Reproduce the full listing that appears beneath this instruction exactly.

[JSON records of objects]
-=-=-
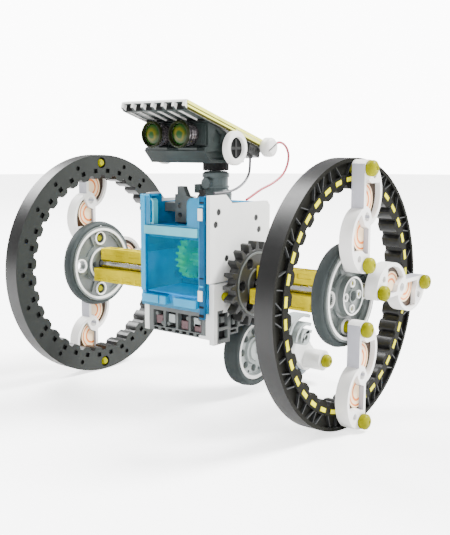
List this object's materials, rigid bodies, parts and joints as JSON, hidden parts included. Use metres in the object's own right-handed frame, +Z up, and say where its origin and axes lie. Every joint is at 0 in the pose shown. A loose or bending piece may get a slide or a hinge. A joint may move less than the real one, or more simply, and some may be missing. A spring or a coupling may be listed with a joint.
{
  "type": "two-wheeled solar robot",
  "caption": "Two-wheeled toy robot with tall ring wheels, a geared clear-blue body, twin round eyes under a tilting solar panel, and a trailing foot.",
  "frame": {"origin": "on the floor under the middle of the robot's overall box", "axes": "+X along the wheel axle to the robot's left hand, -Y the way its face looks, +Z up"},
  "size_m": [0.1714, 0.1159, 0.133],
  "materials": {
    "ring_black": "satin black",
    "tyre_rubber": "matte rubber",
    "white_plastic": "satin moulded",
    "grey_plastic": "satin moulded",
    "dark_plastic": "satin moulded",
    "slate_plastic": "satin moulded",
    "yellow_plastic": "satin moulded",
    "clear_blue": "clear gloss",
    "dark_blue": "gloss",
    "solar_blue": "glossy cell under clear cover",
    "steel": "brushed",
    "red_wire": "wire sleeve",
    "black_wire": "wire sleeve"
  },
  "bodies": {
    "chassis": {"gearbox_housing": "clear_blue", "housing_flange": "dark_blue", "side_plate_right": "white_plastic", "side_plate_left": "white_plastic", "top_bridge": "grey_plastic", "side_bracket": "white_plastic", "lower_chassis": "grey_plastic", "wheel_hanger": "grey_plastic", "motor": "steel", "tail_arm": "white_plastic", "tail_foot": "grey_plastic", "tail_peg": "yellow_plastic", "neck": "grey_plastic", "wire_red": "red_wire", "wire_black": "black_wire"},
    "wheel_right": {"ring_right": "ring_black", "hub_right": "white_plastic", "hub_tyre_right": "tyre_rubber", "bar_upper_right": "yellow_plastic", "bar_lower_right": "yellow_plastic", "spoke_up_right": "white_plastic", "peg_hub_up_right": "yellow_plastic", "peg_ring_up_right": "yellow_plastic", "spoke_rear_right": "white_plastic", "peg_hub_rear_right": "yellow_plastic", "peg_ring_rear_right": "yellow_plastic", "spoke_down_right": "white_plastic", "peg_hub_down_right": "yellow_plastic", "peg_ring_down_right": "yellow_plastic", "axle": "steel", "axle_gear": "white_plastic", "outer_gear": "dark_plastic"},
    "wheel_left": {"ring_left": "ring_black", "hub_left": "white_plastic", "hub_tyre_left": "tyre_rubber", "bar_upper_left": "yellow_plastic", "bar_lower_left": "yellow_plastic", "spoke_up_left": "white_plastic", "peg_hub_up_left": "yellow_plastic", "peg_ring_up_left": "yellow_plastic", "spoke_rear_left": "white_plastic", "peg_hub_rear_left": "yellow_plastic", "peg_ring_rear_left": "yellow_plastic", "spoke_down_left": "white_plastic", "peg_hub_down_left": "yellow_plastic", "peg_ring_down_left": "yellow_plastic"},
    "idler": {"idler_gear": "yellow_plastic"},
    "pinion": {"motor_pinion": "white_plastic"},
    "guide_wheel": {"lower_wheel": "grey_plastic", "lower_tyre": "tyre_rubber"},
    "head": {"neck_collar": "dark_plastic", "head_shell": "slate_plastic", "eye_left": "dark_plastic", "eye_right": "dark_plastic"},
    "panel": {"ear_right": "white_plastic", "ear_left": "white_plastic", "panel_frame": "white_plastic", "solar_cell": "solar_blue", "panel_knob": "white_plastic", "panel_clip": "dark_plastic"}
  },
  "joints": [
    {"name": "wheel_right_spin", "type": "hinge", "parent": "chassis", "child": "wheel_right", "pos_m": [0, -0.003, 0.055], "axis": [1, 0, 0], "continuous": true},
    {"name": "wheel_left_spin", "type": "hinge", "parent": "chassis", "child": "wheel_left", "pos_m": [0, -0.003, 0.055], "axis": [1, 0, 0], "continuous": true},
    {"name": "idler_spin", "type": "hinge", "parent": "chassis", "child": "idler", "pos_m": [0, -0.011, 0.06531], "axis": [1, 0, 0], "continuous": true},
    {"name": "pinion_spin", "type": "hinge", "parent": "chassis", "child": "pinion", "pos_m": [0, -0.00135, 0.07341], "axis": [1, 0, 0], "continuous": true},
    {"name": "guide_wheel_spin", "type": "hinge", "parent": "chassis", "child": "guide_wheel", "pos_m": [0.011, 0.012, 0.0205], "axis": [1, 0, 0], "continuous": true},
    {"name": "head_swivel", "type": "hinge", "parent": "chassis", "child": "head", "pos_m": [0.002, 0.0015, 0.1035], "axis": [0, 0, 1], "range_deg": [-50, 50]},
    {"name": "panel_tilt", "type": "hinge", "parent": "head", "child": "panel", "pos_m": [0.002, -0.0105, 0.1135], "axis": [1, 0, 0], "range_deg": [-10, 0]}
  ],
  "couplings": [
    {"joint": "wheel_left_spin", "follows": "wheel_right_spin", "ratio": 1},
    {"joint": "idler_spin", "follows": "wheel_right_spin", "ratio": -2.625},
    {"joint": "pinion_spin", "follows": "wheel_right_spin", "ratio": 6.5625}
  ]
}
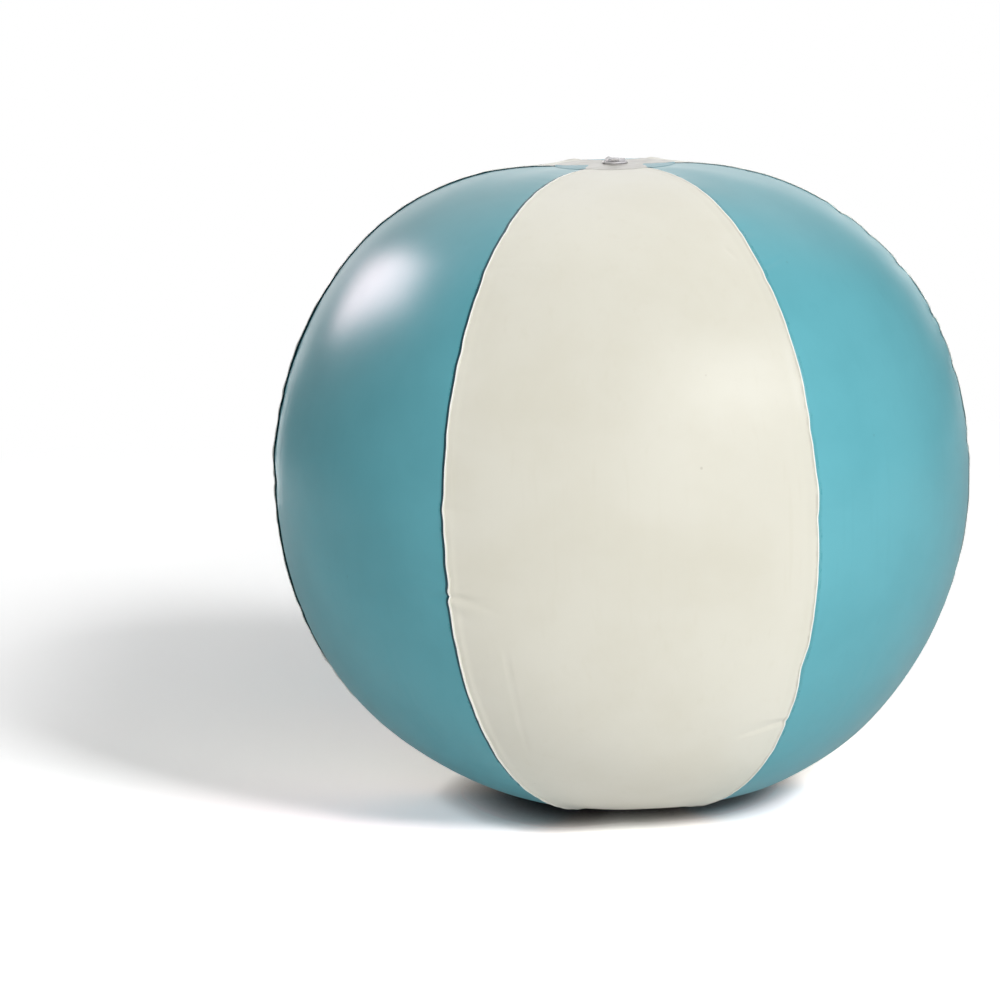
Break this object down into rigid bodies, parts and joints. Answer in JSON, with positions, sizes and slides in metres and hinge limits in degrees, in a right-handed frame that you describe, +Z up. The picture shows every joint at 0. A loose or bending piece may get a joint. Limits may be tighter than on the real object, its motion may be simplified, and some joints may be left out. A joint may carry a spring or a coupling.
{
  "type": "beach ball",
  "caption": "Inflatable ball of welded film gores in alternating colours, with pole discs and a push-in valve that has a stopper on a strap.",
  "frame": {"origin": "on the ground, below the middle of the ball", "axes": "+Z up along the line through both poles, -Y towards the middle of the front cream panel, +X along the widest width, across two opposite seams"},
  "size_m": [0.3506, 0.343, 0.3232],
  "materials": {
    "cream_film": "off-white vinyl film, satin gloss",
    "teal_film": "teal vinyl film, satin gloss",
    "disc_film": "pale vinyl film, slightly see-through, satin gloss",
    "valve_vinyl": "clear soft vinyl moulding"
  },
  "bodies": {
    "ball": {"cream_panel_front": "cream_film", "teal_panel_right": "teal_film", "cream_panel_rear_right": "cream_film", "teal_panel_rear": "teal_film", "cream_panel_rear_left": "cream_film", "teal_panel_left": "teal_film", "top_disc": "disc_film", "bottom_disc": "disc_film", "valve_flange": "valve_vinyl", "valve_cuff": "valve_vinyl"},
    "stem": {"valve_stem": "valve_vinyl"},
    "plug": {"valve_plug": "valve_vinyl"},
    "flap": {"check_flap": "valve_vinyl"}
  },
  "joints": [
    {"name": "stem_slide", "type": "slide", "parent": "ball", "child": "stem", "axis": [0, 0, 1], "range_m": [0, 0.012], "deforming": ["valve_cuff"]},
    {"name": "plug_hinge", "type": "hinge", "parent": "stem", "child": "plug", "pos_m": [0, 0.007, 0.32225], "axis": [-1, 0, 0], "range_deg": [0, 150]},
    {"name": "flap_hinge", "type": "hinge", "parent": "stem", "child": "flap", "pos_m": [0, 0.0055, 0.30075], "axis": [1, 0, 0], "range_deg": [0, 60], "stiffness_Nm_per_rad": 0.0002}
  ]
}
-=-=-
Correct output:
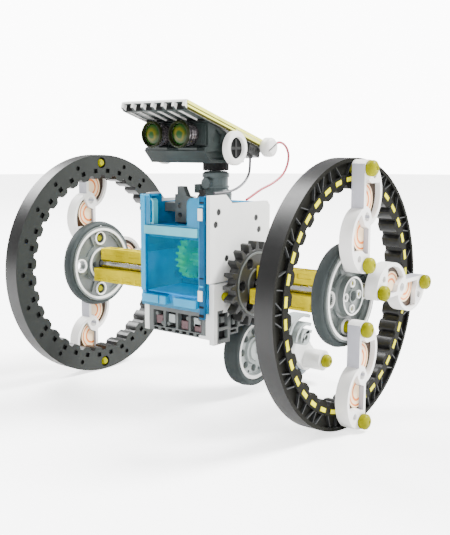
List this object's materials, rigid bodies, parts and joints as JSON, hidden parts included. Use metres in the object's own right-handed frame, +Z up, and say where its origin and axes lie. Every joint is at 0 in the pose shown. A loose or bending piece may get a slide or a hinge. A joint may move less than the real one, or more simply, and some may be missing. A spring or a coupling may be listed with a joint.
{
  "type": "two-wheeled solar robot",
  "caption": "Two-wheeled toy robot with tall ring wheels, a geared clear-blue body, twin round eyes under a tilting solar panel, and a trailing foot.",
  "frame": {"origin": "on the floor under the middle of the robot's overall box", "axes": "+X along the wheel axle to the robot's left hand, -Y the way its face looks, +Z up"},
  "size_m": [0.1714, 0.1159, 0.133],
  "materials": {
    "ring_black": "satin black",
    "tyre_rubber": "matte rubber",
    "white_plastic": "satin moulded",
    "grey_plastic": "satin moulded",
    "dark_plastic": "satin moulded",
    "slate_plastic": "satin moulded",
    "yellow_plastic": "satin moulded",
    "clear_blue": "clear gloss",
    "dark_blue": "gloss",
    "solar_blue": "glossy cell under clear cover",
    "steel": "brushed",
    "red_wire": "wire sleeve",
    "black_wire": "wire sleeve"
  },
  "bodies": {
    "chassis": {"gearbox_housing": "clear_blue", "housing_flange": "dark_blue", "side_plate_right": "white_plastic", "side_plate_left": "white_plastic", "top_bridge": "grey_plastic", "side_bracket": "white_plastic", "lower_chassis": "grey_plastic", "wheel_hanger": "grey_plastic", "motor": "steel", "tail_arm": "white_plastic", "tail_foot": "grey_plastic", "tail_peg": "yellow_plastic", "neck": "grey_plastic", "wire_red": "red_wire", "wire_black": "black_wire"},
    "wheel_right": {"ring_right": "ring_black", "hub_right": "white_plastic", "hub_tyre_right": "tyre_rubber", "bar_upper_right": "yellow_plastic", "bar_lower_right": "yellow_plastic", "spoke_up_right": "white_plastic", "peg_hub_up_right": "yellow_plastic", "peg_ring_up_right": "yellow_plastic", "spoke_rear_right": "white_plastic", "peg_hub_rear_right": "yellow_plastic", "peg_ring_rear_right": "yellow_plastic", "spoke_down_right": "white_plastic", "peg_hub_down_right": "yellow_plastic", "peg_ring_down_right": "yellow_plastic", "axle": "steel", "axle_gear": "white_plastic", "outer_gear": "dark_plastic"},
    "wheel_left": {"ring_left": "ring_black", "hub_left": "white_plastic", "hub_tyre_left": "tyre_rubber", "bar_upper_left": "yellow_plastic", "bar_lower_left": "yellow_plastic", "spoke_up_left": "white_plastic", "peg_hub_up_left": "yellow_plastic", "peg_ring_up_left": "yellow_plastic", "spoke_rear_left": "white_plastic", "peg_hub_rear_left": "yellow_plastic", "peg_ring_rear_left": "yellow_plastic", "spoke_down_left": "white_plastic", "peg_hub_down_left": "yellow_plastic", "peg_ring_down_left": "yellow_plastic"},
    "idler": {"idler_gear": "yellow_plastic"},
    "pinion": {"motor_pinion": "white_plastic"},
    "guide_wheel": {"lower_wheel": "grey_plastic", "lower_tyre": "tyre_rubber"},
    "head": {"neck_collar": "dark_plastic", "head_shell": "slate_plastic", "eye_left": "dark_plastic", "eye_right": "dark_plastic"},
    "panel": {"ear_right": "white_plastic", "ear_left": "white_plastic", "panel_frame": "white_plastic", "solar_cell": "solar_blue", "panel_knob": "white_plastic", "panel_clip": "dark_plastic"}
  },
  "joints": [
    {"name": "wheel_right_spin", "type": "hinge", "parent": "chassis", "child": "wheel_right", "pos_m": [0, -0.003, 0.055], "axis": [1, 0, 0], "continuous": true},
    {"name": "wheel_left_spin", "type": "hinge", "parent": "chassis", "child": "wheel_left", "pos_m": [0, -0.003, 0.055], "axis": [1, 0, 0], "continuous": true},
    {"name": "idler_spin", "type": "hinge", "parent": "chassis", "child": "idler", "pos_m": [0, -0.011, 0.06531], "axis": [1, 0, 0], "continuous": true},
    {"name": "pinion_spin", "type": "hinge", "parent": "chassis", "child": "pinion", "pos_m": [0, -0.00135, 0.07341], "axis": [1, 0, 0], "continuous": true},
    {"name": "guide_wheel_spin", "type": "hinge", "parent": "chassis", "child": "guide_wheel", "pos_m": [0.011, 0.012, 0.0205], "axis": [1, 0, 0], "continuous": true},
    {"name": "head_swivel", "type": "hinge", "parent": "chassis", "child": "head", "pos_m": [0.002, 0.0015, 0.1035], "axis": [0, 0, 1], "range_deg": [-50, 50]},
    {"name": "panel_tilt", "type": "hinge", "parent": "head", "child": "panel", "pos_m": [0.002, -0.0105, 0.1135], "axis": [1, 0, 0], "range_deg": [-10, 0]}
  ],
  "couplings": [
    {"joint": "wheel_left_spin", "follows": "wheel_right_spin", "ratio": 1},
    {"joint": "idler_spin", "follows": "wheel_right_spin", "ratio": -2.625},
    {"joint": "pinion_spin", "follows": "wheel_right_spin", "ratio": 6.5625}
  ]
}
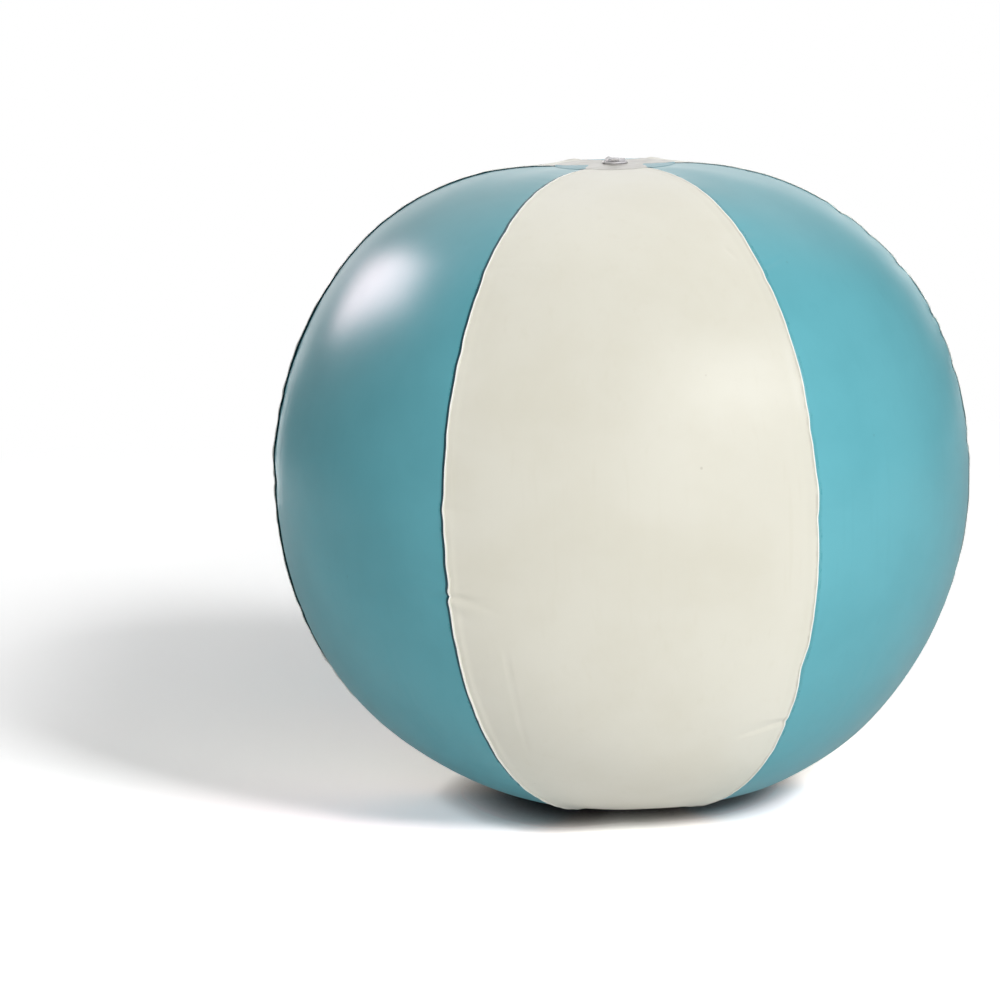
Break this object down into rigid bodies, parts and joints. Answer in JSON, with positions, sizes and slides in metres and hinge limits in degrees, in a right-handed frame that you describe, +Z up. The picture shows every joint at 0. A loose or bending piece may get a joint. Limits may be tighter than on the real object, its motion may be simplified, and some joints may be left out. A joint may carry a spring or a coupling.
{
  "type": "beach ball",
  "caption": "Inflatable ball of welded film gores in alternating colours, with pole discs and a push-in valve that has a stopper on a strap.",
  "frame": {"origin": "on the ground, below the middle of the ball", "axes": "+Z up along the line through both poles, -Y towards the middle of the front cream panel, +X along the widest width, across two opposite seams"},
  "size_m": [0.3506, 0.343, 0.3232],
  "materials": {
    "cream_film": "off-white vinyl film, satin gloss",
    "teal_film": "teal vinyl film, satin gloss",
    "disc_film": "pale vinyl film, slightly see-through, satin gloss",
    "valve_vinyl": "clear soft vinyl moulding"
  },
  "bodies": {
    "ball": {"cream_panel_front": "cream_film", "teal_panel_right": "teal_film", "cream_panel_rear_right": "cream_film", "teal_panel_rear": "teal_film", "cream_panel_rear_left": "cream_film", "teal_panel_left": "teal_film", "top_disc": "disc_film", "bottom_disc": "disc_film", "valve_flange": "valve_vinyl", "valve_cuff": "valve_vinyl"},
    "stem": {"valve_stem": "valve_vinyl"},
    "plug": {"valve_plug": "valve_vinyl"},
    "flap": {"check_flap": "valve_vinyl"}
  },
  "joints": [
    {"name": "stem_slide", "type": "slide", "parent": "ball", "child": "stem", "axis": [0, 0, 1], "range_m": [0, 0.012], "deforming": ["valve_cuff"]},
    {"name": "plug_hinge", "type": "hinge", "parent": "stem", "child": "plug", "pos_m": [0, 0.007, 0.32225], "axis": [-1, 0, 0], "range_deg": [0, 150]},
    {"name": "flap_hinge", "type": "hinge", "parent": "stem", "child": "flap", "pos_m": [0, 0.0055, 0.30075], "axis": [1, 0, 0], "range_deg": [0, 60], "stiffness_Nm_per_rad": 0.0002}
  ]
}